In the context of multiple testing, it is difficult to evaluate the Type II error rate for at least two reasons: large numbers of alternative hypotheses and the multidimensional nature of the data.

In this paper, the authors propose a different approach, to consider the importance of test power. In other words, how well can statistical tests actually identify skill if it genuinely exists. Turns out that the power of common “manager performance” tests is pretty poor. To include the often-cited paper by Fama and French, “Luck versus Skill in the Cross-Section of Mutual Fund Returns.” The TLDR is that the Fama French tests would never find much evidence for manager skill, even if the reality was that there were lots of managers with investing skills.

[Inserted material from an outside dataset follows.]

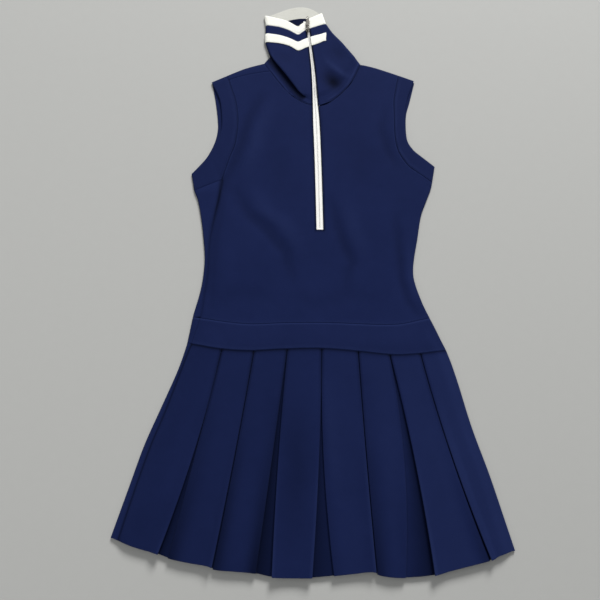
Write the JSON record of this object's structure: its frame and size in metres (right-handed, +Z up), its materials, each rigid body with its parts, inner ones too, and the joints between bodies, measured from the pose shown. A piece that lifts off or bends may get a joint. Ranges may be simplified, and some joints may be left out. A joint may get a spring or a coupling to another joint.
{
  "type": "golf dress",
  "caption": "Sleeveless navy knit golf dress laid flat, with a tall striped collar, a white half zip, a shaped waistband and a short box-pleated skirt.",
  "frame": {"origin": "centre of the bounding box at the surface that the dress lies on", "axes": "+X to the right of the front as it is seen, +Y from the hem to the collar, +Z up, out of the front of the dress"},
  "size_m": [0.5896, 0.9661, 0.0112],
  "materials": {
    "navy_knit": "matt fine double knit",
    "white_trim": "matt white knit tape",
    "zip_metal": "polished silver-coloured metal"
  },
  "bodies": {
    "dress": {"armhole_band_left": "navy_knit", "armhole_band_right": "navy_knit", "back_bodice": "navy_knit", "back_skirt": "navy_knit", "back_waistband": "navy_knit", "collar": "navy_knit", "front_bodice": "navy_knit", "front_skirt": "navy_knit", "front_waistband": "navy_knit", "collar_binding": "white_trim", "collar_stripe_left": "white_trim", "collar_stripe_right": "white_trim", "zip_tape_left": "white_trim", "zip_tape_right": "white_trim", "zip_slider": "zip_metal"},
    "zip_pull": {"zip_pull": "zip_metal"}
  },
  "joints": [
    {"name": "pull_hinge", "type": "hinge", "parent": "dress", "child": "zip_pull", "pos_m": [-0.0041, 0.434, 0.00905], "axis": [1, 0, 0], "range_deg": [0, 178]}
  ]
}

The authors propose the following:

A simple metric to summarize the information contained in the parameters of interest and to evaluate Type I and Type II error rates. In essence, this metric reduces the dimensionality of the parameters of interest and allows us to evaluate error rates around what we consider a reasonable set of parameter values.
An error rates evaluation tool using a bootstrap method, which allows investors to capture cross-sectional dependence nonparametrically. Because this method is quite flexible in terms of how it defines the severity of false positives and false negatives, it is possible to evaluate error rate definitions that are appropriate for a diverse set of finance applications.

What are the Academic Insights?

The paper proceeds with two practical applications of this framework: to select outperforming strategies (by studying two datasets, the Standard and Poor’s CAPIQ database on a broad set of 484 long-short alpha strategies, and the 18,113 anomalies studied in Yan and Zheng, 2017), and to analyze mutual fund performance (by focusing on the joint test approach used in Fama and French (2010), which treats the mutual fund population as a whole and tests whether the entire mutual fund population has zero alpha (the null hypothesis) versus at least one fund has a positive alpha).

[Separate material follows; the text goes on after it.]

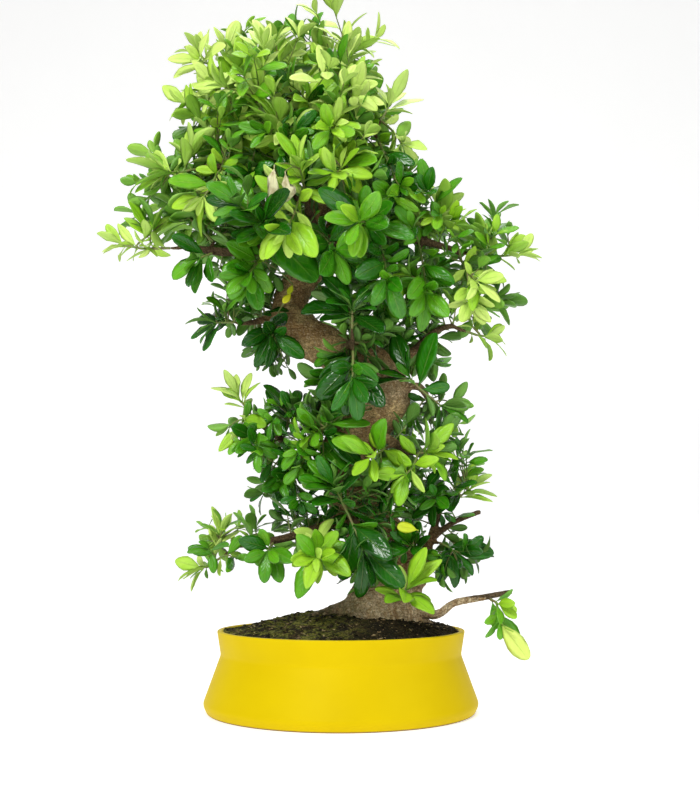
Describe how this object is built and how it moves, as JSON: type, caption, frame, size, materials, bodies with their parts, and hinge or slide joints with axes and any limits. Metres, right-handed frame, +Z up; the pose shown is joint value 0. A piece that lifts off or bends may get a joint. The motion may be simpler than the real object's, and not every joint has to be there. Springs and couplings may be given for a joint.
{
  "type": "firethorn bonsai in a pot",
  "caption": "Firethorn bonsai with an old twisted trunk, leafy sprays on bowed limbs and a mound of soil, built in a round glazed pot.",
  "frame": {"origin": "centre of the flat underside of the pot", "axes": "+Z up along the tree, -Y towards the viewer of the picture, +X to the viewer's right"},
  "size_m": [0.397, 0.2686, 0.6551],
  "materials": {
    "pot_glaze": "satin",
    "soil": "matte",
    "bark": "rough",
    "young_leaves": "satin",
    "mature_leaves": "gloss"
  },
  "bodies": {
    "root": {"pot": "pot_glaze", "soil": "soil", "trunk": "bark", "spray_01_leader": "young_leaves", "spray_02_leader": "young_leaves", "spray_03_top_right": "young_leaves", "spray_04_top_right": "young_leaves", "spray_05_top_right": "young_leaves", "spray_06_top_back": "young_leaves", "spray_07_top_back": "mature_leaves", "spray_08_top_left": "young_leaves", "spray_09_top_left": "young_leaves", "spray_10_top_left": "young_leaves", "spray_11_right_upper": "young_leaves", "spray_12_right_upper": "mature_leaves", "spray_13_right_upper": "young_leaves", "spray_14_left_upper": "young_leaves", "spray_15_left_upper": "young_leaves", "spray_16_left_upper": "young_leaves", "spray_17_left_back": "mature_leaves", "spray_18_left_back": "mature_leaves", "spray_19_right_arm": "young_leaves", "spray_20_right_arm": "young_leaves", "spray_21_right_arm": "young_leaves", "spray_22_right_arm": "mature_leaves", "spray_23_right_arm": "mature_leaves", "spray_24_right_arm": "mature_leaves", "spray_25_right_back": "mature_leaves", "spray_26_right_back": "mature_leaves", "spray_27_crown_front": "young_leaves", "spray_28_crown_front": "mature_leaves", "spray_29_left_arm": "young_leaves", "spray_30_left_arm": "mature_leaves", "spray_31_left_arm": "mature_leaves", "spray_32_left_arm": "mature_leaves", "spray_33_left_arm": "mature_leaves", "spray_34_hanging_left": "mature_leaves", "spray_35_hanging_left": "mature_leaves", "spray_36_bend_front": "mature_leaves", "spray_37_bend_front": "mature_leaves", "spray_38_right_lower": "young_leaves", "spray_39_right_lower": "mature_leaves", "spray_40_knob": "mature_leaves", "spray_41_mid_right": "young_leaves", "spray_42_mid_right": "young_leaves", "spray_43_mid_back": "mature_leaves", "spray_44_mid_left": "young_leaves", "spray_45_mid_left": "mature_leaves", "spray_46_mid_left": "mature_leaves", "spray_47_mid_left": "mature_leaves", "spray_48_low_left": "young_leaves", "spray_49_low_left": "mature_leaves", "spray_50_low_left": "young_leaves", "spray_51_low_front": "mature_leaves", "spray_52_low_back": "mature_leaves", "spray_53_low_right": "young_leaves", "spray_54_low_right": "mature_leaves", "spray_55_low_right": "mature_leaves", "spray_56_base_right": "mature_leaves", "spray_57_base_front": "young_leaves"}
  },
  "joints": []
}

The authors show that when the threshold t-statistic increases, the Type I error rate (the rate of false discoveries among all discoveries) declines while the Type II error rate (the rate of misses among all non discoveries) increases.

With regards to the first application, the authors find that neither 2.0 (the usual cutoff for 5% significance) nor 3.0 (based on Harvey, Liu, and Zhu (2016)) is optimal from the perspective of the investor. The preferred choices lie between 2.0 and 3.0 for the examples considered and depends on both p0 and the data that we study. This bootstrap-based framework generates t-statistic thresholds that are calibrated to the particular decision being considered and the particular data under analysis.

With regards to the second application, Fama and French’s (2010) joint test suggests that very few (if any) funds exhibit skill on a net return basis. The authors confirm that the Fama and French (2010) approach performs well in terms of the Type I error rate for the mutual fund data. However, they find that the Type II error rates ¹ are very high. Even when 2% of funds are truly outperforming and are endowed with on average an annualized alpha of 10.66%, there is still an 86.9% chance (at the 5% significance level) of the Fama and French (2010) approach falsely declaring a zero alpha for all funds.

Given the above finding, the authors explore whether there are indeed outperforming funds. Their conclusion is as follows:

“There is some evidence for the existence of outperforming funds but consistent with the long literature in mutual fund evaluation, it is only modest evidence of fund outperformance.”

Why does it matter?

Current research on multiple testing focuses on controlling the Type I error rate, This study shows that it is also important to consider the Type II error rate. For the selection of investment strategies, a weighted average of the Type I error rate and the Type II error rate is likely more consistent with the investor’s objective function. With the advent of big data and higher computing power, it is important to try and correct data mining as much as possible. This is an attempt made by the authors of the paper.

It’s an intense paper but worth the read!

The Most Important Chart from the Paper:

The results are hypothetical results and are NOT an indicator of future results and do NOT represent returns that any investor actually attained. Indexes are unmanaged and do not reflect management or trading fees, and one cannot invest directly in an index.

Abstract

Multiple testing plagues many important questions in finance such as fund and factor selection. We propose a new way to calibrate both Type I and Type II errors. Next, using a double-bootstrap method, we establish a t-statistic hurdle that is associated with a specific false discovery rate (e.g., 5%). We also establish a hurdle that is associated with a certain acceptable ratio of misses to false discoveries (Type II error scaled by Type I error), which effectively allows for differential costs of the two types of mistakes. Evaluating current methods, we find that they lack power to detect outperforming managers.